Most of us find it hard to think of potatoes as modified stems. The key to recognizing a potato's "stemness" is to notice the bushy sprouts developing from a potato's "eyes," as seen at the left. That's an old potato left too long in storage. On new potatoes you only find shallow indentations, the "eyes," like the one on the left side of the potato in the picture.

shoot developing from eye of potato

Roots don't produce sprouts, but stems can. In fact, in the picture at the right, you can see that the roundish, fleshy parts below the greenish sprouts (the future potato plants) have a kind of dividing line across the middle, and that tiny sprouts are emerging from this division. The dividing point is a stem node. In that picture we're seeing a modified stem (the potato) branching into other modified stems (the bushy growths developing from the potato's "eyes"), on which yet new stems are developing (at the tiny growth's node).

Camote, or sweet potato, IPOMOEA BATATAS

At the left, stored tubers of a traditional south-Mexico Maya cultivar of the Sweet Potato, or Camote, Ipomoea batatas, issue long, spindly stems from various nodes over the tuber's body. In hot, lowland tropical areas where regular potatoes don't grow well, such tubers are very important foods, often more productive and better tasting than white potatoes.

CORMS

Gladiolus corm

Corms are short, thickened, solid, usually subterranean, sometimes fleshy stem bases containing nutrients stored for the development of a future plant arising from the corm. This definition is the same as for tubers, except for its emphasis on being a swollen stem base, with the implication that it's oriented vertically, not horizontally, as tubers usually are. Also, typically tubers are connected to the main stem by slender, cord-like connections, while corms are, as the definition says, nutrient-storing stem bases.

The sprouting gladiolus "bulb" at the right is a corm. Note that there's no articulation between the corm body and green shoot. At the corm's base, adventitious roots are emerging.

Above, the word "bulb" is in quotation marks because -- despite garden shops selling "gladiolus bulbs" -- technically there's a difference between corms such as the gladiolus has, and "true bulbs." Despite their similarity, in corms, nutrients are stored for the next generation in stem tissue, while in bulbs, it's in leaf tissue.

WATER-STORING STEMS

Texas Pricklypear, OPUNTIA ENGELMANNII var. LINDHEIMERI, with water-storing stems

The above pricklypear cactus bears the best-known kind of water-storing stem, for the oval, green "pads" are stems modified to store water between infrequent rains.

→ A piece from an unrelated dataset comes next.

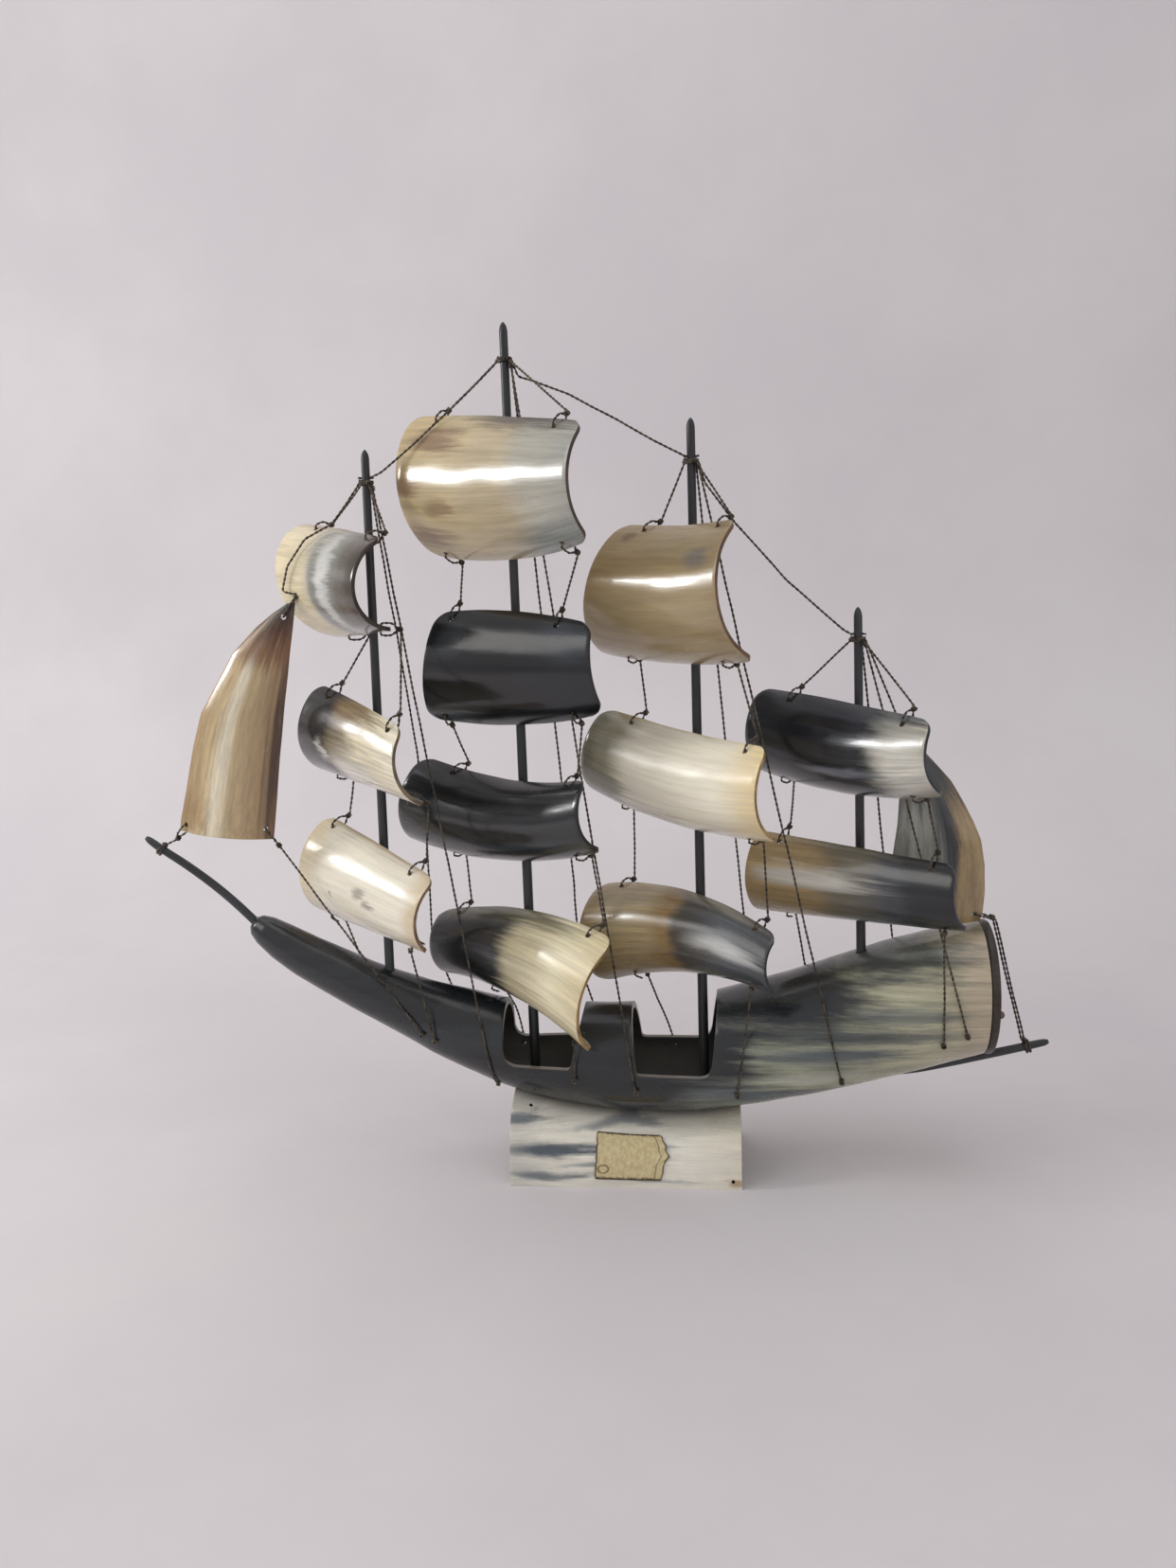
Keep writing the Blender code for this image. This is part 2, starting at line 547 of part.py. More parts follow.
def build_leaf(name, rows, lean, holes, mat, columns=9):
    def place(column, row):
        across = 2 * column / (columns - 1) - 1
        return leaf_point(rows, lean, len(rows) - 1 - row, across)

    ties = [leaf_tie(rows, lean, hole, (0, 0, 0)) for hole in holes.values()]
    leaf = sheet(name, columns, len(rows), place, SHELL, mat, ties[0][0])
    for centre, normal, _, _ in ties:
        leaf = drill(leaf, centre - normal * 5, centre + normal * 5, LEAF_HOLE_R, mat)
    return leaf


# ---- rigging -----------------------------------------------------------------------------
def hook(centre, normal, edge, reach=HOLE_INSET + 2.0):
    """A wire's open end in front of a hole, through it, round the edge and on towards edge."""
    front = centre + normal * (SHELL / 2 + HOOK_OFF)
    back = centre - normal * (SHELL / 2 + HOOK_OFF)
    return [front + edge * reach, front, back, back + edge * reach, centre + edge * (reach + 3.5)]


def clear_of_hull(start, end):
    for k in range(1, 40):
        p = start.lerp(end, k / 40)
        if HULL[0][0] < p.x < STERN:
            z, half, width = hull_at(p.x)
            if (p.y / (width + 1)) ** 2 + ((p.z - z) / (half + 1)) ** 2 < 1.0:
                return False
    return True


def hull_tie(start, x, angle):
    """Path of a taut wire from start, straight to the hull, round it and into its hole."""
    side = 1 if angle > 90 else -1
    touch, touch_x = angle, x
    a = 90.0
    while (angle - a) * side > 0:
        drop = (hull_point(x, a).z - hull_point(x, angle).z) / (start.z - hull_point(x, angle).z)
        here = x + (start.x - x) * max(drop, 0.0)
        if clear_of_hull(start, hull_point(here, a, WIRE_OFF)):
            touch, touch_x = a, here
        a += side * 4
    path = [hull_point(touch_x, touch, WIRE_OFF)]
    steps = math.ceil(abs(angle - touch) / 15)
    for k in range(1, steps + 1):
        t = k / steps
        path.append(hull_point(touch_x + (x - touch_x) * t, touch + (angle - touch) * t, WIRE_OFF))
    return path + [hull_point(x, angle, -TIE_DEPTH)]


def masthead(name):
    return mast_point(name, MASTS[name][4])


def mast_hook(name, start):
    """The end of a stay, hooked round a mast just over the ring."""
    centre = masthead(name) + Vector((0, 0, RING_WIRE + WIRE_R + 0.7))
    radius = MASTS[name][6] + WIRE_R + 0.9
    side = math.copysign(1.0, start.x - centre.x)
    points = []
    for k in range(10):
        t = math.radians(-35 + 27 * k)
        points.append(centre + Vector((side * radius * math.cos(t), radius * math.sin(t), 0)))
    return points


def build_masthead(name, legs, mat):
    """The ring of wire round a mast's head with every wire that leaves it, as one body."""
    centre = masthead(name)
    ring_r = MASTS[name][6] + 0.15 + GAP + RING_WIRE
    lean = mast_point(name, 400) - mast_point(name, 300)
    bpy.ops.mesh.primitive_torus_add(major_segments=16, minor_segments=8, major_radius=ring_r * MM,
                                     minor_radius=RING_WIRE * MM, location=centre * MM)
    ring = bpy.context.object
    ring.rotation_euler = lean.to_track_quat("Z", "Y").to_euler()
    ring.name = name + "_rigging"
    adopt(ring, mat)
    for leg in legs:
        flat = leg[0] - centre
        flat = (flat - lean * flat.dot(lean) / lean.length_squared).normalized()
        start = centre + flat * (ring_r + 0.1)
        ring = combine(ring, rod("leg", [start] + leg, WIRE_R, mat, where="cutters"), "UNION")
    return ring


def top_hook(tie):
    """A hook's path from outside to its open end."""
    return list(reversed(hook(*tie)))


def build_mastheads(mat):
    jib_peak = leaf_tie(JIB, JIB_LEAN, JIB_HOLES["peak"], masthead("fore"))
    spanker_peak = leaf_tie(SPANKER, 0, SPANKER_HOLES["peak"], masthead("mizzen"))
    over_sail = [sail_point("f1", along, arc, -2.0) for along, arc in HALYARD_ON_SAIL]
    stays = {
        "fore": [over_sail + top_hook(jib_peak)],
        "main": [[Vector((x, 0, z)) for x, z in STAY_FORE], [Vector((x, 0, z)) for x, z in STAY_THIRD]],
        "third": [[Vector((x, 0, z)) for x, z in STAY_MIZZEN]],
        "mizzen": [top_hook(spanker_peak)],
    }
    ends = {"main": ("fore", "third"), "third": ("mizzen",)}
    for name, targets in ends.items():
        for leg, target in zip(stays[name], targets):
            leg += mast_hook(target, leg[-1])
    for name, key in (("fore", "f1"), ("main", "m1"), ("third", "n1"), ("mizzen", "z1")):
        legs = [top_hook(sail_tie(key, 0)), top_hook(sail_tie(key, 1))]
        legs.append(hull_tie(masthead(name), *NEAR_SHROUD[name]))
        via = [Vector(p) for p in SHROUD_VIA.get(name, [])]
        legs.append(via + hull_tie(via[-1] if via else masthead(name), *FAR_SHROUD[name]))
        build_masthead(name, legs + stays[name], mat)


def build_links(mat):
    for chain in CHAINS:
        for upper, lower in zip(chain, chain[1:]):
            for side, tag in ((0, "left"), (1, "right")):
                top = sail_tie(upper, 2 + side)
                path = hook(*top) + top_hook(sail_tie(lower, side))
                rod("link_%s_%s_%s" % (upper, lower, tag), path, WIRE_R, mat, origin=top[0])


def build_foot_ties(mat):
    for key, pair in FOOT_TIES.items():
        for side, tag in ((0, "far"), (1, "near")):
            path = hook(*sail_tie(key, 2 + side))
            if tag == "near":
                path = [path[3], path[2], path[1]]
            rod("foot_tie_%s_%s" % (key, tag), path + hull_tie(path[-1], *pair[side]), WIRE_R, mat)


def loop_round(centre, axis, radius, towards):
    """A ring of wire round a spar, open by a little, that starts on the side of towards."""
    axis = Vector(axis).normalized()
    u = Vector(towards) - Vector(centre)
    u = (u - axis * u.dot(axis)).normalized()
    v = axis.cross(u)
    turns = [math.radians(30 * k) for k in range(11)]
    return [Vector(centre) + (u * math.cos(t) + v * math.sin(t)) * radius for t in turns]


def build_sheets(mat):
    tack = leaf_tie(JIB, JIB_LEAN, JIB_HOLES["tack"], BOWSPRIT_TIE)
    sprit = path_3d(BOWSPRIT)
    ring = loop_round(BOWSPRIT_TIE, sprit[4] - sprit[3], SPAR_LOOP_R, tack[0])
    rod("jib_tack", hook(*tack) + ring, WIRE_R, mat)
    end = hull_point(*JIB_SHEET, WIRE_OFF)
    clew = leaf_tie(JIB, JIB_LEAN, JIB_HOLES["clew"], end)
    path = hook(*clew)
    rod("jib_sheet", path + hull_tie(path[-1], *JIB_SHEET), WIRE_R, mat)
    clew = leaf_tie(SPANKER, 0, SPANKER_HOLES["clew"], SHEET_BEND)
    boom = path_3d(BOOM)
    ring = loop_round(BOOM_TIE, boom[3] - boom[2], SPAR_LOOP_R, clew[0])
    rod("spanker_sheet", hook(*clew)[:4] + [Vector(SHEET_BEND)] + ring, WIRE_R, mat)


# ---- the whole object --------------------------------------------------------------------
SAIL_COLORS = {
    "f1": (0.62, 0.52, 0.36), "f2": (0.34, 0.31, 0.26), "f3": (0.72, 0.66, 0.52),
    "m1": (0.48, 0.38, 0.26), "m2": (0.04, 0.05, 0.06), "m3": (0.03, 0.03, 0.03),
    "m4": (0.30, 0.28, 0.20), "n1": (0.42, 0.35, 0.24), "n2": (0.68, 0.62, 0.50),
    "n3": (0.36, 0.30, 0.24), "z1": (0.06, 0.07, 0.09), "z2": (0.28, 0.24, 0.18),
}


def centre_on_origin():
    """Put the middle of the whole object's box over the origin, with its feet on z = 0."""
    bpy.context.view_layer.update()
    solids = list(collection(OBJECT_NAME).objects)
    corners = [ob.matrix_world @ Vector(c) for ob in solids for c in ob.bound_box]
    for axis in (0, 1):
        values = [c[axis] for c in corners]
        middle = (min(values) + max(values)) / 2
        for ob in solids:
            ob.location[axis] -= middle
        print("moved", "xy"[axis], round(-middle / MM, 3))


def main():
    clear_scene()
    wood = {name: material(name, (0.09, 0.09, 0.10), 0.45) for name in
            ("fore_mast", "main_mast", "third_mast", "mizzen_mast", "bowsprit", "stern_boom")}
    wire = material("rigging_wire", (0.05, 0.045, 0.04), 0.5, 0.7)
    build_hull(material("hull_horn", (0.05, 0.05, 0.055), 0.25))
    build_stern_cap(material("stern_cap_horn", (0.05, 0.05, 0.05), 0.35))
    build_stern_pin(material("stern_pin_metal", (0.35, 0.33, 0.30), 0.35, 0.9))
    build_stand(material("stand_horn", (0.72, 0.68, 0.58), 0.3))
    build_label(material("label_paper", (0.62, 0.54, 0.38), 0.6))
    for name in MASTS:
        build_mast(name, wood[name + "_mast"])
    build_spar("bowsprit", BOWSPRIT, wood["bowsprit"])
    build_spar("stern_boom", BOOM, wood["stern_boom"])
    for key, color in SAIL_COLORS.items():
        build_sail(key, material("sail_%s_horn" % key, color, 0.25))
    build_leaf("jib", JIB, JIB_LEAN, JIB_HOLES, material("jib_horn", (0.30, 0.20, 0.13), 0.25))
    build_leaf("spanker", SPANKER, 0.0, SPANKER_HOLES, material("spanker_horn", (0.16, 0.14, 0.12), 0.25))
    build_mastheads(wire)
    build_links(wire)
    build_foot_ties(wire)
    build_sheets(wire)
    centre_on_origin()


main()
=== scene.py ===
import json
import math

import bmesh
import bpy
from mathutils import Matrix, Vector, noise


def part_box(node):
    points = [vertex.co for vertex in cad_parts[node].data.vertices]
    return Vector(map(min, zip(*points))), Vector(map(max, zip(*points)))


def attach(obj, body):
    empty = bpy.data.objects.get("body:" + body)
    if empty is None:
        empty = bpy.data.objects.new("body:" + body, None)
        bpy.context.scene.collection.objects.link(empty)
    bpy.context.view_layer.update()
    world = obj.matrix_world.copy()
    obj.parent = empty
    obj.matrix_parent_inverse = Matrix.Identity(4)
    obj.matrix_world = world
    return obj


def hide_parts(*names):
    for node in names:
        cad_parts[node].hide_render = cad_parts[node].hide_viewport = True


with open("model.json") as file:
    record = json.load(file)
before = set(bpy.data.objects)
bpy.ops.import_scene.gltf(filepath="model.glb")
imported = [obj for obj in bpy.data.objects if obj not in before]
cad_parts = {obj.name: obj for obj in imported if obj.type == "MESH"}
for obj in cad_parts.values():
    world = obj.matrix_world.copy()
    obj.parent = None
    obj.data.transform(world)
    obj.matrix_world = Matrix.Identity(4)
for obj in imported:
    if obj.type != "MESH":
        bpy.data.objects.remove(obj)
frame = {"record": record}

bl_info = {
    "name": "Horn Sailing Ship",
    "version": (1, 0, 0),
    "blender": (4, 5, 0),
    "location": "View3D > Sidebar > Horn Ship",
    "description": "Builds the visual model of a carved horn sailing ship and its studio",
    "category": "Add Mesh",
}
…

Instead of being woody, like tree stems, water-storing stems usually are fairly soft and thick; They're "succulent."

STRANGLER FIG STEMS

Strangler Fig, FICUS COTINIFOLIA, grafting stems

Tropical fig trees belong to one of the largest genera of all flowering plants, the genus Ficus. Many fig species are known as "strangler figs." We have a special Strangler Fig Page showing how stranglers strangle and kill their host trees. Part of the strangling story is that the fig's dangling "aerial roots" proliferate, grow and grow, and when they begin meeting one another, fuse with or "graft" onto one another, as shown at the right.

We end with this picture just to remind you that Nature is full of surprises, and that our human definitions and artificial mental compartments hardly touch the surface of what Nature-in-general is really all about.